Mary Merrill named interim park superintendent

The Minneapolis Park and Recreation Board has a temporary replacement for outgoing Superintendent Jayne Miller, and they won’t be new to the mantle.

Commissioners voted Wednesday to name Superintendent Emeritus Mary Merrill as interim superintendent. The former commissioner and parks executive will begin the work next month and serve until a permanent successor is expected to begin this November.

This agreement represents the first step of a largely new Park Board in its search for the next superintendent over the coming months. Miller announced in December, just weeks before commissioners were to take office, that she would resign in February to take a job as CEO of the Pittsburgh Parks Conservancy.
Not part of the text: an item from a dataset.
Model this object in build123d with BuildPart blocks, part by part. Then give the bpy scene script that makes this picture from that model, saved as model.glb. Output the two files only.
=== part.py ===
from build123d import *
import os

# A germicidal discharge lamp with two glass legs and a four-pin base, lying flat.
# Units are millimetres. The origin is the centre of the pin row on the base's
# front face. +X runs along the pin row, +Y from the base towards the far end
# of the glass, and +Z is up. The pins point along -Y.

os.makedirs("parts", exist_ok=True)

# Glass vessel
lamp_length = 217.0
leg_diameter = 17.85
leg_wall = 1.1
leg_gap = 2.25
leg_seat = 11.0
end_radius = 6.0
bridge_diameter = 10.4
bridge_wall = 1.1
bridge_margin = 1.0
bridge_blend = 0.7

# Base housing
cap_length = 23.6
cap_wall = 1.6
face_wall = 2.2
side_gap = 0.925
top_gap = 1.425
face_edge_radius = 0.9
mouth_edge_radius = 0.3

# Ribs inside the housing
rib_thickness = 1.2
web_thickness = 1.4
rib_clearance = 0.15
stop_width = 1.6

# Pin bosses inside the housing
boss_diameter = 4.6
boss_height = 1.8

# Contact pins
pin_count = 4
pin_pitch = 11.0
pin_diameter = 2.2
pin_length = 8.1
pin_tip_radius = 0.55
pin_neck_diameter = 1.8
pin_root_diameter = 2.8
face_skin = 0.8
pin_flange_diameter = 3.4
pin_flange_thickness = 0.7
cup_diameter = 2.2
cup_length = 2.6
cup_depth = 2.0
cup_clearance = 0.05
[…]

Anderson-Mary-M-1999-2003_squareMerrill said she will play a role in helping the six new commissioners and three returning commissioners form a plan for the road ahead.
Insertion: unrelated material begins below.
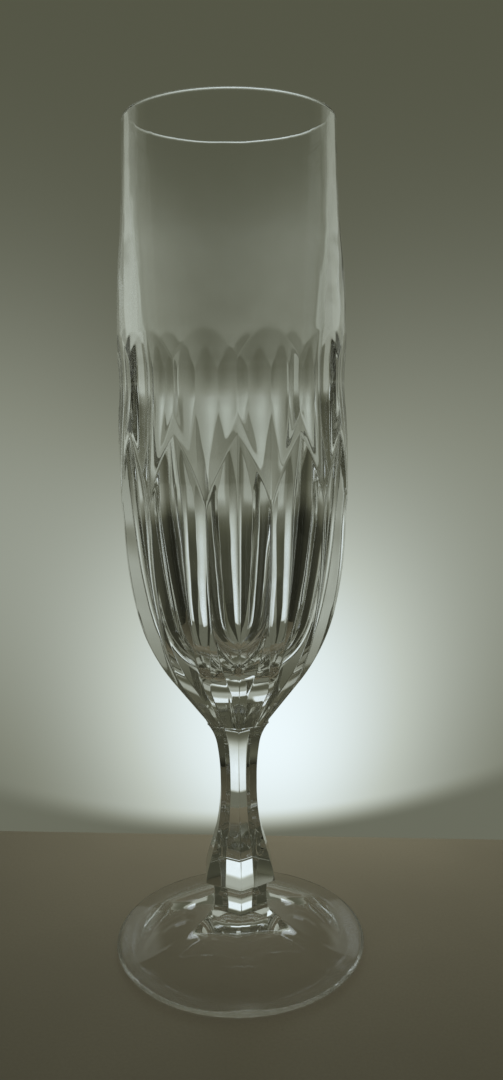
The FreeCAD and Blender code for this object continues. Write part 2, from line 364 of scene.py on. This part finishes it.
def make_foot():
    angles = side_angles()
    inner = hexagon(COLLAR_FACE, angles)
    shoulder = FOOT_EDGE[0][0]
    rows = [ring(0.0, COLLAR_BASE, angles), ring(inner, COLLAR_BASE, angles)]
    for share in np.linspace(0, 1, PANEL_ROWS + 1)[1:]:
        distance = inner + (shoulder - inner) * share
        rows.append(ring(distance, panel_height(distance, angles), angles))
    for across, up in trace(FOOT_EDGE, FOOT_BENDS, FOOT_STEP)[1:]:
        height = np.full(angles.shape, up)
        if across > shoulder:
            height = np.minimum(up, panel_height(np.full(angles.shape, across), angles))
        rows.append(ring(across, height, angles))
    return loft("foot_glass", rows, False, False)


# ---------------------------------------------------------------- materials

# Noises are (patches per metre, detail); depths and heights are in metres.
CRYSTAL_IOR = 1.555
CRYSTAL_DARK = (0.98, 0.988, 0.98)
CRYSTAL_PALE = (0.99, 0.992, 0.99)
FLOW_NOISE = (95.0, 1.0)
FLOW_DEPTH = 0.00010
FLOW_FROM = 0.064
FLOW_FULL = 0.080
FLOW_IN_STEM = 0.1
POLISH_NOISE = (1500.0, 3.0)
POLISH_DEPTH = 0.0000004
SCUFF_NOISE = (2600.0, 6.0)
SCUFF_RANGE = (0.5, 0.7)
SCUFF_HEIGHT = 0.0007
SCUFF_DEPTH = 0.00002
SCUFF_ROUGHNESS = 0.22
CLOUD_NOISE = (18.0, 3.0)
GRAIN_NOISE = (1400.0, 4.0)
GRAIN_DEPTH = 0.00002
GRAIN_RANGE = (0.3, 0.7)
FLOOR_MIX_RANGE = (0.1, 0.4)
FLOOR_ROUGHNESS = (0.5, 0.64)
FLOOR_DARK = (0.341, 0.320, 0.252)
FLOOR_PALE = (0.392, 0.367, 0.290)


def new_material(name):
    material = bpy.data.materials.new(name)
    material.use_nodes = True
    nodes = material.node_tree.nodes
    nodes.clear()
    return material, nodes, material.node_tree.links


def add_noise(nodes, links, place, scale, detail):
    """Noise over the object's own metres; scale is in patches per metre."""
    noise = nodes.new("ShaderNodeTexNoise")
    noise.inputs["Scale"].default_value = scale
    noise.inputs["Detail"].default_value = detail
    links.new(place.outputs["Object"], noise.inputs["Vector"])
    return noise.outputs["Fac"]


def add_range(nodes, links, value, low, high, to_low, to_high):
    """Carry value from one range to another and stop at its ends."""
    remap = nodes.new("ShaderNodeMapRange")
    remap.inputs["From Min"].default_value = low
    remap.inputs["From Max"].default_value = high
    remap.inputs["To Min"].default_value = to_low
    remap.inputs["To Max"].default_value = to_high
    links.new(value, remap.inputs["Value"])
    return remap.outputs[0]


def add_product(nodes, links, a, b):
    product = nodes.new("ShaderNodeMath")
    product.operation = "MULTIPLY"
    links.new(a, product.inputs[0])
    links.new(b, product.inputs[1])
    return product.outputs[0]


def add_bump(nodes, links, height, distance, below=None):
    bump = nodes.new("ShaderNodeBump")
    bump.inputs["Distance"].default_value = distance
    links.new(height, bump.inputs["Height"])
    if below is not None:
        links.new(below, bump.inputs["Normal"])
    return bump.outputs["Normal"]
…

“It will be really important as you move forward and looking ahead to the future that this board really develop a shared vision over the next years,” she said at the Jan. 17 meeting.

Merrill served more than four years as superintendent between 1999 and 2003 and one subsequent term as a commissioner. Fresh out of college, Merrill began her long history with the parks as a recreation director at Powderhorn Park in 1972. She would eventually work her way up to being the first woman and first person of color to lead the system as superintendent. Merrill is one of three people to earn the title of superintendent emeritus.
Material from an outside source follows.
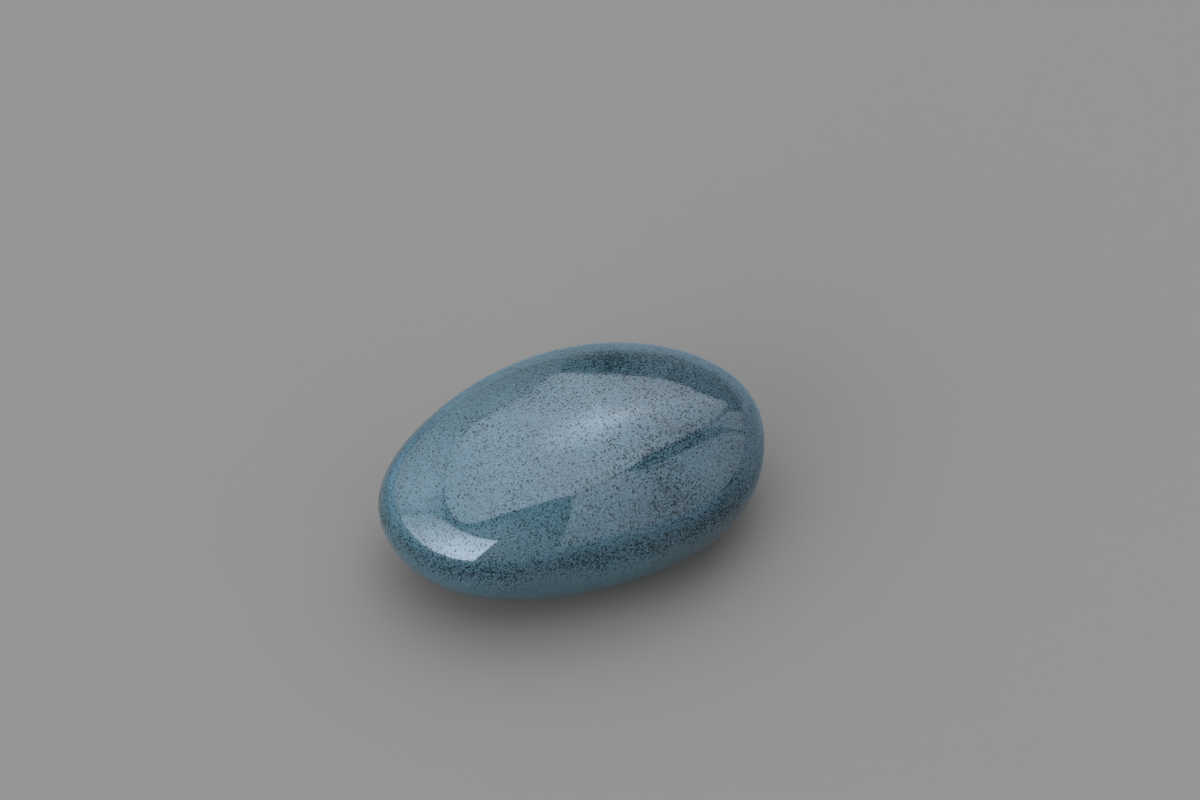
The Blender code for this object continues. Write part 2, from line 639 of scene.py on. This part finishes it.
def iron_specks(finish, spacing, radius, crowding, offset):
    """Round specks, 1 at their middle: each has its own width, and they grow larger where crowded."""
    distance, lot = finish.cells(spacing, offset=offset)
    reach = (lot * SPECK_LUCK + crowding * SPECK_GROWTH - SPECK_LOSS) * radius
    return finish.band(distance - reach, SPECK_SOFTNESS, -SPECK_SOFTNESS)


print(len(CLUSTERS), "clusters of specks")

# %% Colour the glaze
TEAL = (0.037, 0.076, 0.089, 1)
SLATE = (0.036, 0.063, 0.075, 1)
SEA_GREEN = (0.031, 0.058, 0.059, 1)
DEEP = (0.006, 0.018, 0.024, 1)
PALE = (0.088, 0.145, 0.162, 1)
IRON = (0.000, 0.006, 0.009, 1)
CLOUD_SIZE = 24
CLOUD_DRIFT = 0.30
CLOUD_BAND = (0.35, 0.65)
GREEN_SHARE = 0.8
MOTTLE_SIZE = 0.22
DEEP_THREADS = (0.50, 0.39)
PALE_THREADS = (0.52, 0.67)
THREAD_SHARE = 0.60
THREADS_LOST_BELOW = 0.3
SPECK_SPACING = 0.78
SPECK_RADIUS = 0.302
SMALL_SPECK_SPACING = 0.44
SMALL_SPECK_RADIUS = 0.218
SMALL_SPECK_SHARE = 0.9
IRON_SHARE = 0.92


def glaze_colour(finish):
    """The colour of the glaze, and its large specks."""
    to_slate, green, belt, below = glaze_zones(finish)
    clouds = finish.noise(CLOUD_SIZE, detail=3) + (to_slate - 0.5) * CLOUD_DRIFT
    tint = finish.mix(finish.band(clouds, *CLOUD_BAND), TEAL, SLATE)
    tint = finish.mix(green * GREEN_SHARE, tint, SEA_GREEN)
    mottle = finish.noise(MOTTLE_SIZE, detail=2, roughness=0.6)
    threads = THREAD_SHARE - below * THREADS_LOST_BELOW
    tint = finish.mix(finish.band(mottle, *DEEP_THREADS) * threads, tint, DEEP)
    tint = finish.mix(finish.band(mottle, *PALE_THREADS) * threads, tint, PALE)
    crowding = speck_crowding(finish, to_slate, green, belt, below)
    large = iron_specks(finish, SPECK_SPACING, SPECK_RADIUS, crowding, (0, 0, 0))
    small = iron_specks(finish, SMALL_SPECK_SPACING, SMALL_SPECK_RADIUS, crowding, (7, 3, 1))
    specks = finish.maths("MAXIMUM", large, small * SMALL_SPECK_SHARE)
    return finish.mix(specks * IRON_SHARE, tint, IRON), large


print("specks", SPECK_SPACING, "and", SMALL_SPECK_SPACING, "mm apart")

# %% Wipe the foot and coat the glaze
GLASSY_SKIN = {"Specular_IOR_Level": 0, "Coat_IOR": 1.5, "Coat_Roughness": 0.07}
RUST = (0.130, 0.070, 0.035, 1)
RUST_SHARE = 0.8
RUST_BEGINS = 0.7
RUST_FULL = 0.1
GLAZE_LINE = 0.55
GLAZE_LINE_WANDER = 0.9
WANDER_SIZE = 5
GLAZE_EDGE = 0.08
GLAZE_THICKNESS = 0.12 * MM
FOOT_GRAIN_STRENGTH = 0.6
SPECK_MATTNESS = 0.50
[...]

Citywide Commissioner LaTrisha Vetaw said naming Merrill to the post was a “complete full-circle moment for a young African-American girl.”

“I could’ve never imagined this in my life. That I would sitting here and you would be standing there and I would be voting on you being interim superintendent,” she said. “This is the highlight of my tenure on the board — all three weeks.”

Citywide Commissioner Londel French said with Merrill’s help the board can change perceptions that it’s closed off to some communities.

“There couldn’t be a better scenario if you lost a superintendent for you to be just available and waiting, ready to step up,” he said.

President Brad Bourn said this year will prove to be especially important as the Park Board begins the first full year of a 20-year plan to invest $800 million into neighborhood parks and prepares a new comprehensive plan. Many commissioners promised bolstering youth programming on the campaign trail, and Merrill helped design many of the board’s programs, such as the Youthline Outreach Mentorship Program, Teen Teamworks and Phat Summer.

“This a board has an incredibly short runway. And we have a lot to do and we can’t stand still,” he said.

Merrill will serve as a consultant until Miller departs on Feb. 4. She’ll then serve as interim superintendent from Feb. 5 to Oct. 31.

At the same meeting, commissioners approved six months of severance pay — more than $85,000 —  that was stipulated in Miller’s contract.

Merrill said searching for the next superintendent will be “agenda item No. 1.” The board will need to identify what skills and experiences the next leader will need, she said, so that they “will be a real knockout.”

“[There’s a] lot of hard work ahead of you. A lot of hard work. But I have every faith that this board will be a smashing success in terms of doing what needs to be done with this city for now,” she said.